[Start]
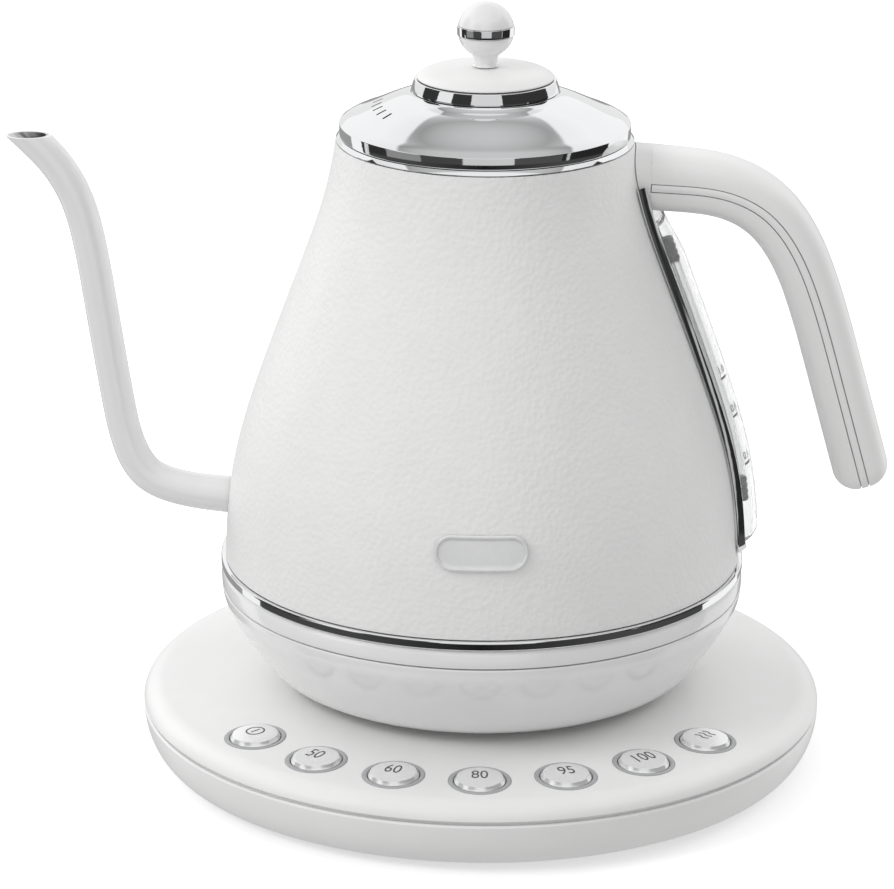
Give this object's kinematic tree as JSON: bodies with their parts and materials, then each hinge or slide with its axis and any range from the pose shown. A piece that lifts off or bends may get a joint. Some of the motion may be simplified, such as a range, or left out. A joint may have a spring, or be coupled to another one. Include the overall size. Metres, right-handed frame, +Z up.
{
  "type": "gooseneck kettle",
  "caption": "White electric gooseneck kettle with a chrome lid and ball knob, a thin curved spout, an open hooked handle and a round base with push buttons along its front edge.",
  "frame": {"origin": "on the common axis of base and kettle, at the flat underside of the base's bottom cover; the rubber feet reach 1.5 mm lower", "axes": "+Z up along the swivel axis; +X from the spout towards the handle; -Y towards the buttons"},
  "size_m": [0.2873, 0.2265, 0.2534],
  "materials": {
    "white_body": "fine leather-grain powder coat",
    "white_gloss": "gloss",
    "white_satin": "satin",
    "chrome": "polished",
    "steel": "brushed",
    "silver_button": "satin",
    "grey_ring": "frosted",
    "black_rubber": "matt",
    "clear_plastic": "clear",
    "black_plastic": "matt",
    "circuit_board": "solder mask",
    "brass": "polished"
  },
  "bodies": {
    "base": {"base_top_cover": "white_satin", "base_bottom_cover": "white_satin", "base_foot_1": "black_rubber", "base_foot_2": "black_rubber", "base_foot_3": "black_rubber", "base_foot_4": "black_rubber", "base_screw_1": "steel", "base_screw_2": "steel", "base_screw_3": "steel", "button_board": "circuit_board", "power_board": "circuit_board", "base_connector": "black_plastic", "cord_gland": "black_rubber", "button_light_ring_1": "grey_ring", "button_light_ring_2": "grey_ring", "button_light_ring_3": "grey_ring", "button_light_ring_4": "grey_ring", "button_light_ring_5": "grey_ring", "button_light_ring_6": "grey_ring", "button_light_ring_7": "grey_ring"},
    "centre_pin": {"base_centre_pin": "brass"},
    "kettle": {"body_shell": "white_body", "vessel": "steel", "neck_ring": "chrome", "chrome_band": "chrome", "skirt_ring": "white_gloss", "skirt_bowl": "white_gloss", "bottom_cover": "white_satin", "heater_plate": "steel", "heating_element": "steel", "kettle_connector": "black_plastic", "spout_tube": "white_gloss", "handle_outer_shell": "white_satin", "handle_inner_shell": "white_satin", "handle_strip_front": "white_satin", "handle_strip_back": "white_satin", "handle_bracket": "steel", "handle_screw_1": "steel", "handle_screw_2": "steel", "gauge_window": "clear_plastic", "gauge_frame": "chrome", "gauge_tube": "clear_plastic", "gauge_seal_lower": "black_rubber", "gauge_seal_upper": "black_rubber", "emblem_plate": "chrome"},
    "lid": {"lid_shell": "chrome", "lid_collar": "chrome", "lid_cap": "white_satin", "knob_lower": "white_gloss", "knob_band": "chrome", "knob_upper": "white_gloss", "lid_inner_cup": "steel", "lid_gasket": "black_rubber"},
    "button_1": {"button_cap_1": "silver_button"},
    "button_2": {"button_cap_2": "silver_button"},
    "button_3": {"button_cap_3": "silver_button"},
    "button_4": {"button_cap_4": "silver_button"},
    "button_5": {"button_cap_5": "silver_button"},
    "button_6": {"button_cap_6": "silver_button"},
    "button_7": {"button_cap_7": "silver_button"}
  },
  "joints": [
    {"name": "kettle_swivel", "type": "hinge", "parent": "base", "child": "centre_pin", "pos_m": [0, 0, 0.028], "axis": [0, 0, 1], "continuous": true},
    {"name": "kettle_lift", "type": "slide", "parent": "centre_pin", "child": "kettle", "axis": [0, 0, 1], "range_m": [0, 0.12]},
    {"name": "lid_lift", "type": "slide", "parent": "kettle", "child": "lid", "axis": [0, 0, 1], "range_m": [0, 0.06]},
    {"name": "button_1_press", "type": "slide", "parent": "base", "child": "button_1", "axis": [0.0401, 0.033, -0.9986], "range_m": [0, 0.0008], "stiffness_N_per_m": 600},
    {"name": "button_2_press", "type": "slide", "parent": "base", "child": "button_2", "axis": [0.0288, 0.0432, -0.9986], "range_m": [0, 0.0008], "stiffness_N_per_m": 600},
    {"name": "button_3_press", "type": "slide", "parent": "base", "child": "button_3", "axis": [0.0151, 0.0497, -0.9986], "range_m": [0, 0.0008], "stiffness_N_per_m": 600},
    {"name": "button_4_press", "type": "slide", "parent": "base", "child": "button_4", "axis": [0, 0.052, -0.9986], "range_m": [0, 0.0008], "stiffness_N_per_m": 600},
    {"name": "button_5_press", "type": "slide", "parent": "base", "child": "button_5", "axis": [-0.0151, 0.0497, -0.9986], "range_m": [0, 0.0008], "stiffness_N_per_m": 600},
    {"name": "button_6_press", "type": "slide", "parent": "base", "child": "button_6", "axis": [-0.0288, 0.0432, -0.9986], "range_m": [0, 0.0008], "stiffness_N_per_m": 600},
    {"name": "button_7_press", "type": "slide", "parent": "base", "child": "button_7", "axis": [-0.0401, 0.033, -0.9986], "range_m": [0, 0.0008], "stiffness_N_per_m": 600}
  ]
}
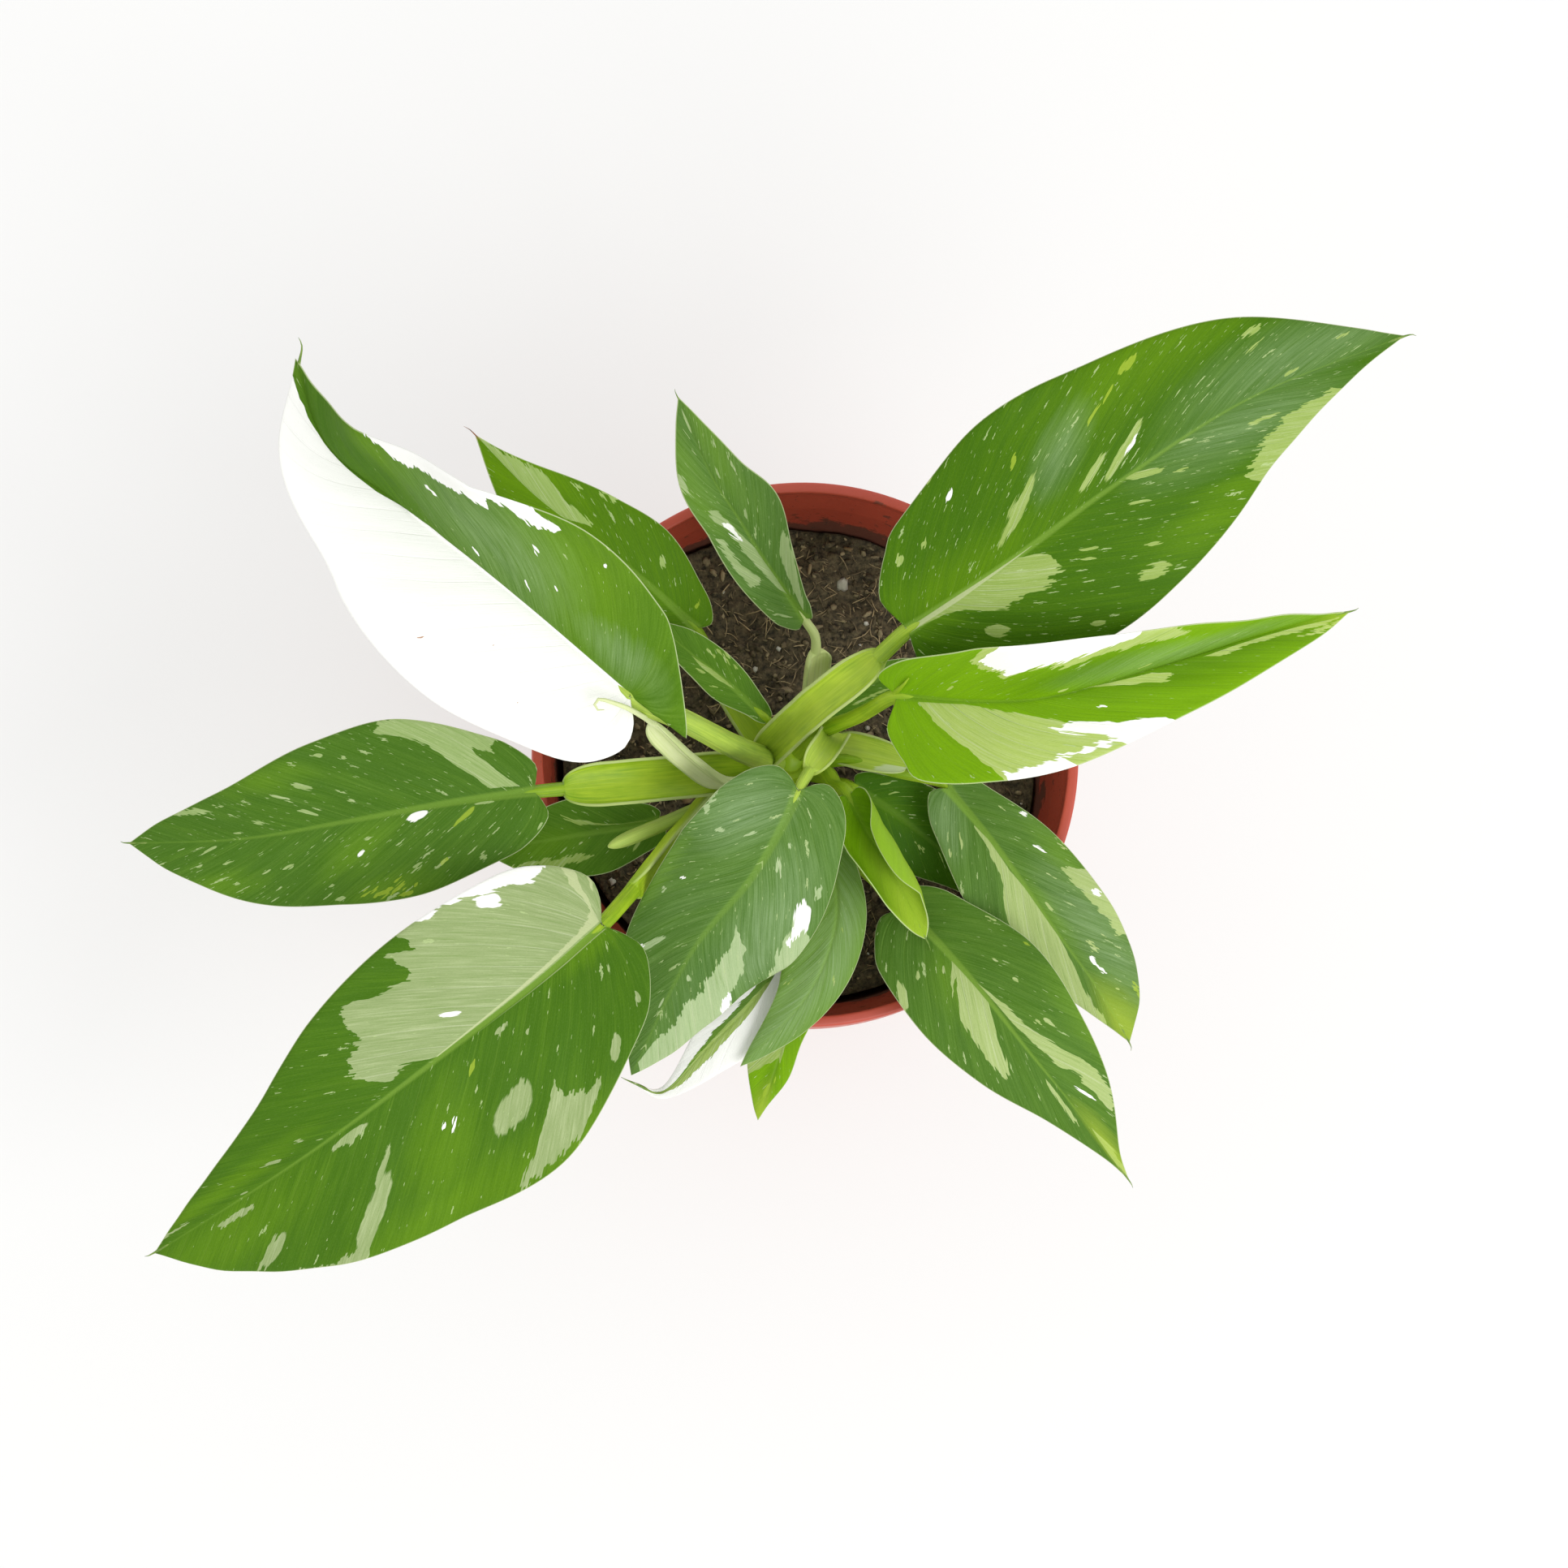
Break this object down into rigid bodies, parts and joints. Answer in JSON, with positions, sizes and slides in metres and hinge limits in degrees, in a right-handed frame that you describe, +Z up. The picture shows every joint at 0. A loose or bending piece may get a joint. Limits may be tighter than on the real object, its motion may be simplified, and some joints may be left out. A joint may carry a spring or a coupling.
{
  "type": "potted foliage plant",
  "caption": "Variegated philodendron with long pointed leaves on sheathed stalks, standing in soil in a round tapered plastic nursery pot.",
  "frame": {"origin": "middle of the pot's underside", "axes": "+Z up along the pot's axis; +X to the right and +Y to the top of the plant as it is seen from above"},
  "size_m": [0.2653, 0.194, 0.1959],
  "materials": {
    "pot": "satin terracotta-red plastic",
    "soil": "moist peat with fibres and crumbs",
    "stalk": "smooth lime green",
    "leaf": "smooth deep green with pale green and white sectors",
    "young_leaf": "smooth yellow-green with pale sectors"
  },
  "bodies": {
    "root": {"pot": "pot", "soil": "soil", "stem_and_stalks": "stalk", "blade_upper_right": "leaf", "blade_right_bright": "young_leaf", "blade_upper_left": "leaf", "blade_top": "leaf", "blade_behind_left": "leaf", "blade_left": "leaf", "blade_lower_left": "leaf", "blade_front": "leaf", "blade_front_green": "leaf", "blade_front_white": "leaf", "blade_front_low": "young_leaf", "blade_lower_right": "leaf", "blade_right": "leaf", "blade_right_low": "leaf", "blade_centre_left": "leaf", "blade_left_low": "leaf", "blade_centre_right": "leaf", "blade_rolled": "young_leaf"}
  },
  "joints": []
}
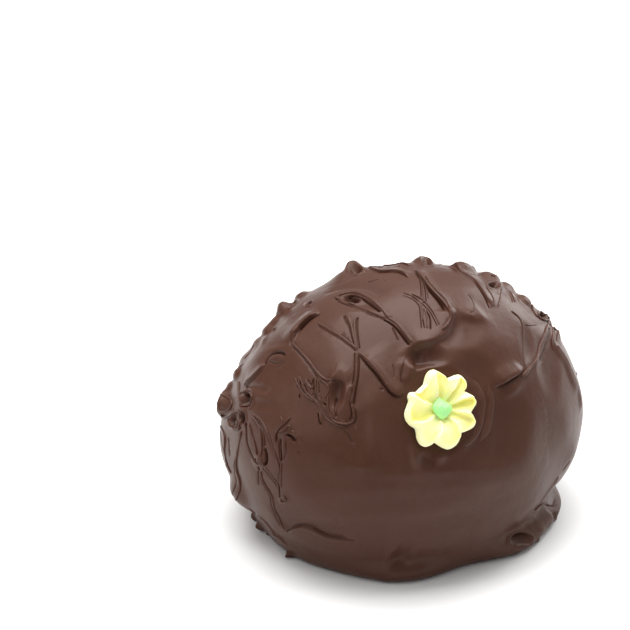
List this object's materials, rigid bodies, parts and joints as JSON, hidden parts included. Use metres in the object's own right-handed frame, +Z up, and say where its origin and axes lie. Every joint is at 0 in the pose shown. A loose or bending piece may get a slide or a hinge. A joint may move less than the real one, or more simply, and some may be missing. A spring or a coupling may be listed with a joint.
{
  "type": "chocolate egg",
  "caption": "Hand-dipped chocolate egg lying on its flattened underside, with dragged swirls, drips and a pooled foot, and a piped icing flower on its side.",
  "frame": {"origin": "on the table, in the middle of the egg's own length and width", "axes": "+Z up; +X along the egg's long axis, towards its narrower end; the icing flower faces -Y"},
  "size_m": [0.0968, 0.084, 0.0688],
  "materials": {
    "chocolate": "brown chocolate coating with a satin gloss, brighter on the thin ridges",
    "icing": "pale yellow piped sugar icing, smooth and matt",
    "centre_icing": "pale green piped sugar icing, smooth and matt"
  },
  "bodies": {
    "root": {"chocolate_egg": "chocolate", "icing_flower": "icing", "flower_centre": "centre_icing"}
  },
  "joints": []
}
[End]
- [WHAT IS REQUIRED]:
With the pictures left out, transcribe the material exactly.

- [THE RESULT]:
Give this object's kinematic tree as JSON: bodies with their parts and materials, then each hinge or slide with its axis and any range from the pose shown. A piece that lifts off or bends may get a joint. Some of the motion may be simplified, such as a range, or left out. A joint may have a spring, or be coupled to another one. Include the overall size. Metres, right-handed frame, +Z up.
{
  "type": "gooseneck kettle",
  "caption": "White electric gooseneck kettle with a chrome lid and ball knob, a thin curved spout, an open hooked handle and a round base with push buttons along its front edge.",
  "frame": {"origin": "on the common axis of base and kettle, at the flat underside of the base's bottom cover; the rubber feet reach 1.5 mm lower", "axes": "+Z up along the swivel axis; +X from the spout towards the handle; -Y towards the buttons"},
  "size_m": [0.2873, 0.2265, 0.2534],
  "materials": {
    "white_body": "fine leather-grain powder coat",
    "white_gloss": "gloss",
    "white_satin": "satin",
    "chrome": "polished",
    "steel": "brushed",
    "silver_button": "satin",
    "grey_ring": "frosted",
    "black_rubber": "matt",
    "clear_plastic": "clear",
    "black_plastic": "matt",
    "circuit_board": "solder mask",
    "brass": "polished"
  },
  "bodies": {
    "base": {"base_top_cover": "white_satin", "base_bottom_cover": "white_satin", "base_foot_1": "black_rubber", "base_foot_2": "black_rubber", "base_foot_3": "black_rubber", "base_foot_4": "black_rubber", "base_screw_1": "steel", "base_screw_2": "steel", "base_screw_3": "steel", "button_board": "circuit_board", "power_board": "circuit_board", "base_connector": "black_plastic", "cord_gland": "black_rubber", "button_light_ring_1": "grey_ring", "button_light_ring_2": "grey_ring", "button_light_ring_3": "grey_ring", "button_light_ring_4": "grey_ring", "button_light_ring_5": "grey_ring", "button_light_ring_6": "grey_ring", "button_light_ring_7": "grey_ring"},
    "centre_pin": {"base_centre_pin": "brass"},
    "kettle": {"body_shell": "white_body", "vessel": "steel", "neck_ring": "chrome", "chrome_band": "chrome", "skirt_ring": "white_gloss", "skirt_bowl": "white_gloss", "bottom_cover": "white_satin", "heater_plate": "steel", "heating_element": "steel", "kettle_connector": "black_plastic", "spout_tube": "white_gloss", "handle_outer_shell": "white_satin", "handle_inner_shell": "white_satin", "handle_strip_front": "white_satin", "handle_strip_back": "white_satin", "handle_bracket": "steel", "handle_screw_1": "steel", "handle_screw_2": "steel", "gauge_window": "clear_plastic", "gauge_frame": "chrome", "gauge_tube": "clear_plastic", "gauge_seal_lower": "black_rubber", "gauge_seal_upper": "black_rubber", "emblem_plate": "chrome"},
    "lid": {"lid_shell": "chrome", "lid_collar": "chrome", "lid_cap": "white_satin", "knob_lower": "white_gloss", "knob_band": "chrome", "knob_upper": "white_gloss", "lid_inner_cup": "steel", "lid_gasket": "black_rubber"},
    "button_1": {"button_cap_1": "silver_button"},
    "button_2": {"button_cap_2": "silver_button"},
    "button_3": {"button_cap_3": "silver_button"},
    "button_4": {"button_cap_4": "silver_button"},
    "button_5": {"button_cap_5": "silver_button"},
    "button_6": {"button_cap_6": "silver_button"},
    "button_7": {"button_cap_7": "silver_button"}
  },
  "joints": [
    {"name": "kettle_swivel", "type": "hinge", "parent": "base", "child": "centre_pin", "pos_m": [0, 0, 0.028], "axis": [0, 0, 1], "continuous": true},
    {"name": "kettle_lift", "type": "slide", "parent": "centre_pin", "child": "kettle", "axis": [0, 0, 1], "range_m": [0, 0.12]},
    {"name": "lid_lift", "type": "slide", "parent": "kettle", "child": "lid", "axis": [0, 0, 1], "range_m": [0, 0.06]},
    {"name": "button_1_press", "type": "slide", "parent": "base", "child": "button_1", "axis": [0.0401, 0.033, -0.9986], "range_m": [0, 0.0008], "stiffness_N_per_m": 600},
    {"name": "button_2_press", "type": "slide", "parent": "base", "child": "button_2", "axis": [0.0288, 0.0432, -0.9986], "range_m": [0, 0.0008], "stiffness_N_per_m": 600},
    {"name": "button_3_press", "type": "slide", "parent": "base", "child": "button_3", "axis": [0.0151, 0.0497, -0.9986], "range_m": [0, 0.0008], "stiffness_N_per_m": 600},
    {"name": "button_4_press", "type": "slide", "parent": "base", "child": "button_4", "axis": [0, 0.052, -0.9986], "range_m": [0, 0.0008], "stiffness_N_per_m": 600},
    {"name": "button_5_press", "type": "slide", "parent": "base", "child": "button_5", "axis": [-0.0151, 0.0497, -0.9986], "range_m": [0, 0.0008], "stiffness_N_per_m": 600},
    {"name": "button_6_press", "type": "slide", "parent": "base", "child": "button_6", "axis": [-0.0288, 0.0432, -0.9986], "range_m": [0, 0.0008], "stiffness_N_per_m": 600},
    {"name": "button_7_press", "type": "slide", "parent": "base", "child": "button_7", "axis": [-0.0401, 0.033, -0.9986], "range_m": [0, 0.0008], "stiffness_N_per_m": 600}
  ]
}
Break this object down into rigid bodies, parts and joints. Answer in JSON, with positions, sizes and slides in metres and hinge limits in degrees, in a right-handed frame that you describe, +Z up. The picture shows every joint at 0. A loose or bending piece may get a joint. Limits may be tighter than on the real object, its motion may be simplified, and some joints may be left out. A joint may carry a spring or a coupling.
{
  "type": "potted foliage plant",
  "caption": "Variegated philodendron with long pointed leaves on sheathed stalks, standing in soil in a round tapered plastic nursery pot.",
  "frame": {"origin": "middle of the pot's underside", "axes": "+Z up along the pot's axis; +X to the right and +Y to the top of the plant as it is seen from above"},
  "size_m": [0.2653, 0.194, 0.1959],
  "materials": {
    "pot": "satin terracotta-red plastic",
    "soil": "moist peat with fibres and crumbs",
    "stalk": "smooth lime green",
    "leaf": "smooth deep green with pale green and white sectors",
    "young_leaf": "smooth yellow-green with pale sectors"
  },
  "bodies": {
    "root": {"pot": "pot", "soil": "soil", "stem_and_stalks": "stalk", "blade_upper_right": "leaf", "blade_right_bright": "young_leaf", "blade_upper_left": "leaf", "blade_top": "leaf", "blade_behind_left": "leaf", "blade_left": "leaf", "blade_lower_left": "leaf", "blade_front": "leaf", "blade_front_green": "leaf", "blade_front_white": "leaf", "blade_front_low": "young_leaf", "blade_lower_right": "leaf", "blade_right": "leaf", "blade_right_low": "leaf", "blade_centre_left": "leaf", "blade_left_low": "leaf", "blade_centre_right": "leaf", "blade_rolled": "young_leaf"}
  },
  "joints": []
}
List this object's materials, rigid bodies, parts and joints as JSON, hidden parts included. Use metres in the object's own right-handed frame, +Z up, and say where its origin and axes lie. Every joint is at 0 in the pose shown. A loose or bending piece may get a slide or a hinge. A joint may move less than the real one, or more simply, and some may be missing. A spring or a coupling may be listed with a joint.
{
  "type": "chocolate egg",
  "caption": "Hand-dipped chocolate egg lying on its flattened underside, with dragged swirls, drips and a pooled foot, and a piped icing flower on its side.",
  "frame": {"origin": "on the table, in the middle of the egg's own length and width", "axes": "+Z up; +X along the egg's long axis, towards its narrower end; the icing flower faces -Y"},
  "size_m": [0.0968, 0.084, 0.0688],
  "materials": {
    "chocolate": "brown chocolate coating with a satin gloss, brighter on the thin ridges",
    "icing": "pale yellow piped sugar icing, smooth and matt",
    "centre_icing": "pale green piped sugar icing, smooth and matt"
  },
  "bodies": {
    "root": {"chocolate_egg": "chocolate", "icing_flower": "icing", "flower_centre": "centre_icing"}
  },
  "joints": []
}